My data variable names are wave68, wave69...., wave71.
Overall, I have two problems:
First, I want to sort the dataframes by using a loop, but I don't know how to assign the looping file names, i.e.
wave+i
?Second, I don't know how to make the loop algorithm to merge the dataframes correctly.
The final result that I want is wide form Panel data sorted by 'idcode' by wave68,69,70.. by using loop.
import pandas as pd
import numpy as np
wave68 = pd.read_csv('panel_data/wave68.csv')
wave69 = pd.read_csv('panel_data/wave69.csv')
wave70 = pd.read_csv('panel_data/wave70.csv')
wave71 = pd.read_csv('panel_data/wave71.csv')

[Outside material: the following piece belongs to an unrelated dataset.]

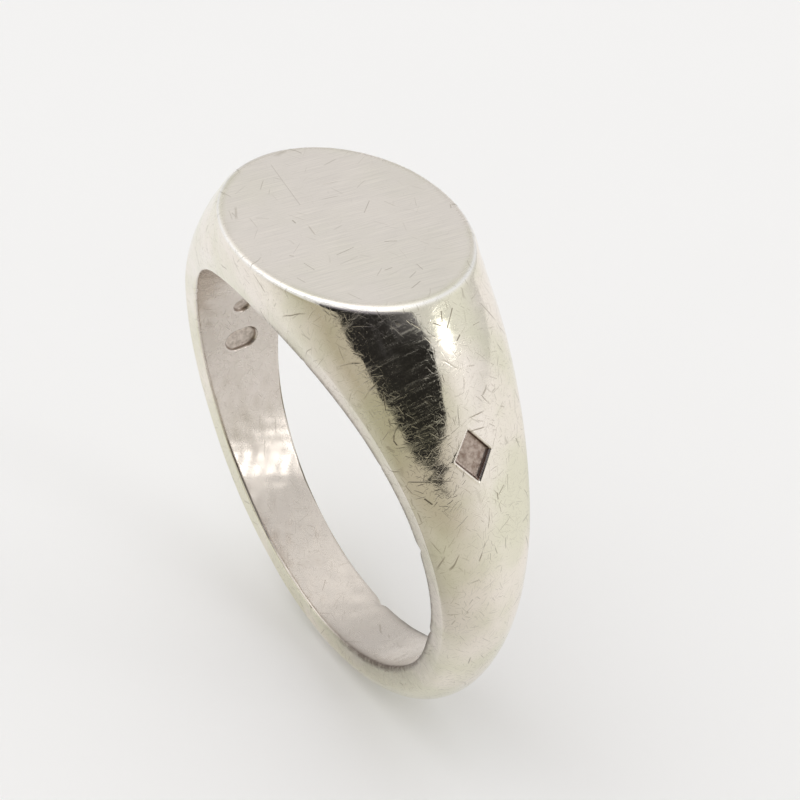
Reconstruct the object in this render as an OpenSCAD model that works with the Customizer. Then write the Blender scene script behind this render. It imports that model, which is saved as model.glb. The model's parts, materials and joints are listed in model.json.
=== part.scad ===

df = [wave68,wave69,wave70,wave71]
def my_sorter(file_name,var):
for i in file_name:
file_name[i].sort_values(by=[var])
wave68 = wave68.sort_values(by=['idcode'])
wave69 = wave69.sort_values(by=['idcode'])
wave70 = wave70.sort_values(by=['idcode'])
merged = pd.merge(wave68, wave69, on='idcode')
merged = pd.merge(merged, wave70, on='idcode')
merged = pd.merge(merged, wave71, on='idcode')
merged.head(20)